Given task: Repeat the material exactly, every line of it.

Supplied material:
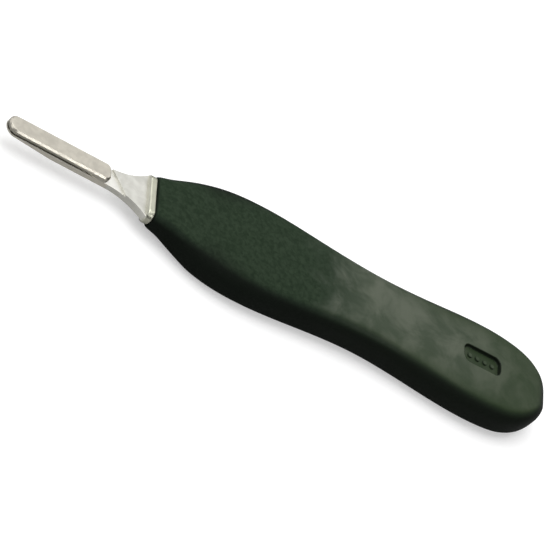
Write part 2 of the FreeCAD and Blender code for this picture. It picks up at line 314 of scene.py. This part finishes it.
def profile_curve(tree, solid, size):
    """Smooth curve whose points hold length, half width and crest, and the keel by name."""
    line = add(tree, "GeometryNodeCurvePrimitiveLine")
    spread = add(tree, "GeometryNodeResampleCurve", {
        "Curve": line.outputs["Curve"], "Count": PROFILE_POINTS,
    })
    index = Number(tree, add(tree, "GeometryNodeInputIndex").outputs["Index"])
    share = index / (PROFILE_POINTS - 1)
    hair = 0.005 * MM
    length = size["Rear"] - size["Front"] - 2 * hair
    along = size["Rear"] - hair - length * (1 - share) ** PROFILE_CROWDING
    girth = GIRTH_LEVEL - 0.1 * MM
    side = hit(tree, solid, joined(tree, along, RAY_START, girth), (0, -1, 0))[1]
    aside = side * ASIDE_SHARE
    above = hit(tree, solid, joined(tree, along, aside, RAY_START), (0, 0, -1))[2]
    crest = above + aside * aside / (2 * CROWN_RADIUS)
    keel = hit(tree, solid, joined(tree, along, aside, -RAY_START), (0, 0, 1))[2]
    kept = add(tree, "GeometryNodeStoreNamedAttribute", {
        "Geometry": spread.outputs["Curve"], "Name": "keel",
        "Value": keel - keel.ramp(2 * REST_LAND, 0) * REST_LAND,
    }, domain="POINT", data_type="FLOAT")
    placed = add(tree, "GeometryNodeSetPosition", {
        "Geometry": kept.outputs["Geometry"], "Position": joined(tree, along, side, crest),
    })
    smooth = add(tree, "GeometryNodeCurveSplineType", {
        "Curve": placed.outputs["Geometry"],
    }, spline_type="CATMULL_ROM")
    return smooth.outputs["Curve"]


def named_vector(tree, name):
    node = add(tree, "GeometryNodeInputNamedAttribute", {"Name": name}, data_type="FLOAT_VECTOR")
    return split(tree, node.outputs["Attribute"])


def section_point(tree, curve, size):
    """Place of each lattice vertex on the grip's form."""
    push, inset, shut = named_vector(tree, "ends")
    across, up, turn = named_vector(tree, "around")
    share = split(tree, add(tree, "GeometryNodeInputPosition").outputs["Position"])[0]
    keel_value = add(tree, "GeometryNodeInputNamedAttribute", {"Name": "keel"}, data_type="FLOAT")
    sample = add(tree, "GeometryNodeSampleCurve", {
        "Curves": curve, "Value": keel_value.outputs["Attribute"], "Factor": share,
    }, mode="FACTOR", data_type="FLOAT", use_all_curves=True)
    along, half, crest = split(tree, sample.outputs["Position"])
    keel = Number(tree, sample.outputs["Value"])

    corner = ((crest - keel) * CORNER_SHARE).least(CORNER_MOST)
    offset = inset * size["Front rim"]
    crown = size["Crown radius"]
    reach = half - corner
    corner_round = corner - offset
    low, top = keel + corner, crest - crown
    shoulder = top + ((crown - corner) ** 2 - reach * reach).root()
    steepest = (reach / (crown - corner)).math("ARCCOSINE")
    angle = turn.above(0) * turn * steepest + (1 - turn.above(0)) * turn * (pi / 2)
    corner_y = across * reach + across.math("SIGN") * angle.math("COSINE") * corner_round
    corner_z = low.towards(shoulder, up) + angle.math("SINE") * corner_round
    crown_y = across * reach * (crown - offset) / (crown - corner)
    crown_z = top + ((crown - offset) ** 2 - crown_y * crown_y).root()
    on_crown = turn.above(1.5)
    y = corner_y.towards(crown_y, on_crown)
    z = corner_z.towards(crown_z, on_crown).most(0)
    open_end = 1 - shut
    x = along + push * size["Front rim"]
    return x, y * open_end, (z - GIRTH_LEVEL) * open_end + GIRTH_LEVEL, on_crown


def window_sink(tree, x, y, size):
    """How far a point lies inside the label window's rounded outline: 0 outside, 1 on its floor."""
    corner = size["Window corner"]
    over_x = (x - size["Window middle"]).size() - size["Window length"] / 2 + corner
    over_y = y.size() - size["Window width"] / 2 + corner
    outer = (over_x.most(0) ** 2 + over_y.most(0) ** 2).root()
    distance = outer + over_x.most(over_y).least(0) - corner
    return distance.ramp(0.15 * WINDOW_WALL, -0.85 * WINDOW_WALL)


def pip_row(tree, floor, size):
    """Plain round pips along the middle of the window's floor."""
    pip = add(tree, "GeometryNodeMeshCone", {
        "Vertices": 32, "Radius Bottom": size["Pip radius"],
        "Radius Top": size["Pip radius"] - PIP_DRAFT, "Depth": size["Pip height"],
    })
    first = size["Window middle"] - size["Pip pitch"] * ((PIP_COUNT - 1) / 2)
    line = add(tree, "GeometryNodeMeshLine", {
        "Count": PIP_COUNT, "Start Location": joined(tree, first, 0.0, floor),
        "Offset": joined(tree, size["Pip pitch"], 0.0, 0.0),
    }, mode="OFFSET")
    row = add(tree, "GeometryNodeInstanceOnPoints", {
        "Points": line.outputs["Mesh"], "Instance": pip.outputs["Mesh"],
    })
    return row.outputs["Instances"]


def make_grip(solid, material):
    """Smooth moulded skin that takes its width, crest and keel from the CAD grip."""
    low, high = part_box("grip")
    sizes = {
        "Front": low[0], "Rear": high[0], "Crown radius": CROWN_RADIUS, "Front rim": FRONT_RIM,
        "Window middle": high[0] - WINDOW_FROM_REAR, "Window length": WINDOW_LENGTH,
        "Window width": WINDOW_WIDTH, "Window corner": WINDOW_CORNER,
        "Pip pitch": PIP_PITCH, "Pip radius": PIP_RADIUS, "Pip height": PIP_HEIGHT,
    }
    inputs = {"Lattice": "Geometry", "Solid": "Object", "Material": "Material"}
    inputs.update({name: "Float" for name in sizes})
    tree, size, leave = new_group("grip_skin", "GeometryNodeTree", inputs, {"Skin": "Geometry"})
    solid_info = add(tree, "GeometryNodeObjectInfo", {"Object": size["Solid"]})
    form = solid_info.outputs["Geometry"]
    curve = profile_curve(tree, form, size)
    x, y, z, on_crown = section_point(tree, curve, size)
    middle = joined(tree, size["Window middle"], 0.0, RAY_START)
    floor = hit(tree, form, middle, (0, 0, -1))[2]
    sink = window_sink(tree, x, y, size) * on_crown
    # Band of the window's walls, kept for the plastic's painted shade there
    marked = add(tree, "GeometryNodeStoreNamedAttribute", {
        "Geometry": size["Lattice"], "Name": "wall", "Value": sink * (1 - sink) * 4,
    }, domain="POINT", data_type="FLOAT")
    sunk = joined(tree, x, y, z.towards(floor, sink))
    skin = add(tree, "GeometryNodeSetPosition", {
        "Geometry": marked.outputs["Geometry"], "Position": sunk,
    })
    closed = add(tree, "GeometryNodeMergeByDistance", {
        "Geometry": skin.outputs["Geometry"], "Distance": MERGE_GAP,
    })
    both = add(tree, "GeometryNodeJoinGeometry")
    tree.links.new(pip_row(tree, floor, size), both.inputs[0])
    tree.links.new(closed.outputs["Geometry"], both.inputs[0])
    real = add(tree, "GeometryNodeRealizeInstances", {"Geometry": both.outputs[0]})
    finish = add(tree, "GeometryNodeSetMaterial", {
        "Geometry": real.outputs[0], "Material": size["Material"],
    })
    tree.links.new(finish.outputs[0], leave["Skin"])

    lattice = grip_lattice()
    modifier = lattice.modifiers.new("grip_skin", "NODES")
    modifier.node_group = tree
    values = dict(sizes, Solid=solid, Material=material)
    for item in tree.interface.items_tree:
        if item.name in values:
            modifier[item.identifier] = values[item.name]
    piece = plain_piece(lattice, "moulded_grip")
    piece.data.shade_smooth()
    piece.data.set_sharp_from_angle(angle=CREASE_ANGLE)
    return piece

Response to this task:
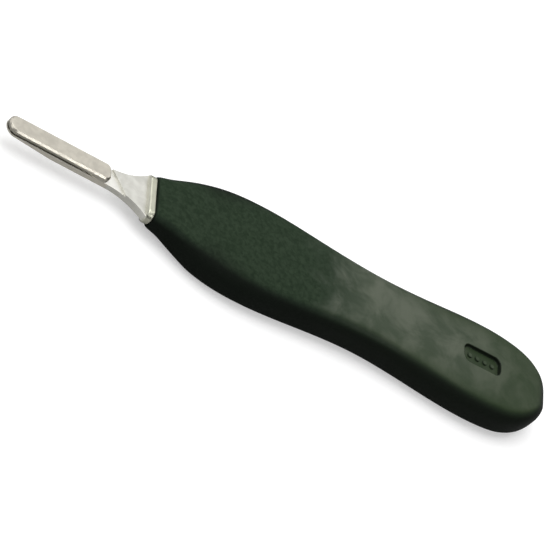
Write part 2 of the FreeCAD and Blender code for this picture. It picks up at line 314 of scene.py. This part finishes it.
def profile_curve(tree, solid, size):
    """Smooth curve whose points hold length, half width and crest, and the keel by name."""
    line = add(tree, "GeometryNodeCurvePrimitiveLine")
    spread = add(tree, "GeometryNodeResampleCurve", {
        "Curve": line.outputs["Curve"], "Count": PROFILE_POINTS,
    })
    index = Number(tree, add(tree, "GeometryNodeInputIndex").outputs["Index"])
    share = index / (PROFILE_POINTS - 1)
    hair = 0.005 * MM
    length = size["Rear"] - size["Front"] - 2 * hair
    along = size["Rear"] - hair - length * (1 - share) ** PROFILE_CROWDING
    girth = GIRTH_LEVEL - 0.1 * MM
    side = hit(tree, solid, joined(tree, along, RAY_START, girth), (0, -1, 0))[1]
    aside = side * ASIDE_SHARE
    above = hit(tree, solid, joined(tree, along, aside, RAY_START), (0, 0, -1))[2]
    crest = above + aside * aside / (2 * CROWN_RADIUS)
    keel = hit(tree, solid, joined(tree, along, aside, -RAY_START), (0, 0, 1))[2]
    kept = add(tree, "GeometryNodeStoreNamedAttribute", {
        "Geometry": spread.outputs["Curve"], "Name": "keel",
        "Value": keel - keel.ramp(2 * REST_LAND, 0) * REST_LAND,
    }, domain="POINT", data_type="FLOAT")
    placed = add(tree, "GeometryNodeSetPosition", {
        "Geometry": kept.outputs["Geometry"], "Position": joined(tree, along, side, crest),
    })
    smooth = add(tree, "GeometryNodeCurveSplineType", {
        "Curve": placed.outputs["Geometry"],
    }, spline_type="CATMULL_ROM")
    return smooth.outputs["Curve"]


def named_vector(tree, name):
    node = add(tree, "GeometryNodeInputNamedAttribute", {"Name": name}, data_type="FLOAT_VECTOR")
    return split(tree, node.outputs["Attribute"])


def section_point(tree, curve, size):
    """Place of each lattice vertex on the grip's form."""
    push, inset, shut = named_vector(tree, "ends")
    across, up, turn = named_vector(tree, "around")
    share = split(tree, add(tree, "GeometryNodeInputPosition").outputs["Position"])[0]
    keel_value = add(tree, "GeometryNodeInputNamedAttribute", {"Name": "keel"}, data_type="FLOAT")
    sample = add(tree, "GeometryNodeSampleCurve", {
        "Curves": curve, "Value": keel_value.outputs["Attribute"], "Factor": share,
    }, mode="FACTOR", data_type="FLOAT", use_all_curves=True)
    along, half, crest = split(tree, sample.outputs["Position"])
    keel = Number(tree, sample.outputs["Value"])

    corner = ((crest - keel) * CORNER_SHARE).least(CORNER_MOST)
    offset = inset * size["Front rim"]
    crown = size["Crown radius"]
    reach = half - corner
    corner_round = corner - offset
    low, top = keel + corner, crest - crown
    shoulder = top + ((crown - corner) ** 2 - reach * reach).root()
    steepest = (reach / (crown - corner)).math("ARCCOSINE")
    angle = turn.above(0) * turn * steepest + (1 - turn.above(0)) * turn * (pi / 2)
    corner_y = across * reach + across.math("SIGN") * angle.math("COSINE") * corner_round
    corner_z = low.towards(shoulder, up) + angle.math("SINE") * corner_round
    crown_y = across * reach * (crown - offset) / (crown - corner)
    crown_z = top + ((crown - offset) ** 2 - crown_y * crown_y).root()
    on_crown = turn.above(1.5)
    y = corner_y.towards(crown_y, on_crown)
    z = corner_z.towards(crown_z, on_crown).most(0)
    open_end = 1 - shut
    x = along + push * size["Front rim"]
    return x, y * open_end, (z - GIRTH_LEVEL) * open_end + GIRTH_LEVEL, on_crown


def window_sink(tree, x, y, size):
    """How far a point lies inside the label window's rounded outline: 0 outside, 1 on its floor."""
    corner = size["Window corner"]
    over_x = (x - size["Window middle"]).size() - size["Window length"] / 2 + corner
    over_y = y.size() - size["Window width"] / 2 + corner
    outer = (over_x.most(0) ** 2 + over_y.most(0) ** 2).root()
    distance = outer + over_x.most(over_y).least(0) - corner
    return distance.ramp(0.15 * WINDOW_WALL, -0.85 * WINDOW_WALL)


def pip_row(tree, floor, size):
    """Plain round pips along the middle of the window's floor."""
    pip = add(tree, "GeometryNodeMeshCone", {
        "Vertices": 32, "Radius Bottom": size["Pip radius"],
        "Radius Top": size["Pip radius"] - PIP_DRAFT, "Depth": size["Pip height"],
    })
    first = size["Window middle"] - size["Pip pitch"] * ((PIP_COUNT - 1) / 2)
    line = add(tree, "GeometryNodeMeshLine", {
        "Count": PIP_COUNT, "Start Location": joined(tree, first, 0.0, floor),
        "Offset": joined(tree, size["Pip pitch"], 0.0, 0.0),
    }, mode="OFFSET")
    row = add(tree, "GeometryNodeInstanceOnPoints", {
        "Points": line.outputs["Mesh"], "Instance": pip.outputs["Mesh"],
    })
    return row.outputs["Instances"]


def make_grip(solid, material):
    """Smooth moulded skin that takes its width, crest and keel from the CAD grip."""
    low, high = part_box("grip")
    sizes = {
        "Front": low[0], "Rear": high[0], "Crown radius": CROWN_RADIUS, "Front rim": FRONT_RIM,
        "Window middle": high[0] - WINDOW_FROM_REAR, "Window length": WINDOW_LENGTH,
        "Window width": WINDOW_WIDTH, "Window corner": WINDOW_CORNER,
        "Pip pitch": PIP_PITCH, "Pip radius": PIP_RADIUS, "Pip height": PIP_HEIGHT,
    }
    inputs = {"Lattice": "Geometry", "Solid": "Object", "Material": "Material"}
    inputs.update({name: "Float" for name in sizes})
    tree, size, leave = new_group("grip_skin", "GeometryNodeTree", inputs, {"Skin": "Geometry"})
    solid_info = add(tree, "GeometryNodeObjectInfo", {"Object": size["Solid"]})
    form = solid_info.outputs["Geometry"]
    curve = profile_curve(tree, form, size)
    x, y, z, on_crown = section_point(tree, curve, size)
    middle = joined(tree, size["Window middle"], 0.0, RAY_START)
    floor = hit(tree, form, middle, (0, 0, -1))[2]
    sink = window_sink(tree, x, y, size) * on_crown
    # Band of the window's walls, kept for the plastic's painted shade there
    marked = add(tree, "GeometryNodeStoreNamedAttribute", {
        "Geometry": size["Lattice"], "Name": "wall", "Value": sink * (1 - sink) * 4,
    }, domain="POINT", data_type="FLOAT")
    sunk = joined(tree, x, y, z.towards(floor, sink))
    skin = add(tree, "GeometryNodeSetPosition", {
        "Geometry": marked.outputs["Geometry"], "Position": sunk,
    })
    closed = add(tree, "GeometryNodeMergeByDistance", {
        "Geometry": skin.outputs["Geometry"], "Distance": MERGE_GAP,
    })
    both = add(tree, "GeometryNodeJoinGeometry")
    tree.links.new(pip_row(tree, floor, size), both.inputs[0])
    tree.links.new(closed.outputs["Geometry"], both.inputs[0])
    real = add(tree, "GeometryNodeRealizeInstances", {"Geometry": both.outputs[0]})
    finish = add(tree, "GeometryNodeSetMaterial", {
        "Geometry": real.outputs[0], "Material": size["Material"],
    })
    tree.links.new(finish.outputs[0], leave["Skin"])

    lattice = grip_lattice()
    modifier = lattice.modifiers.new("grip_skin", "NODES")
    modifier.node_group = tree
    values = dict(sizes, Solid=solid, Material=material)
    for item in tree.interface.items_tree:
        if item.name in values:
            modifier[item.identifier] = values[item.name]
    piece = plain_piece(lattice, "moulded_grip")
    piece.data.shade_smooth()
    piece.data.set_sharp_from_angle(angle=CREASE_ANGLE)
    return piece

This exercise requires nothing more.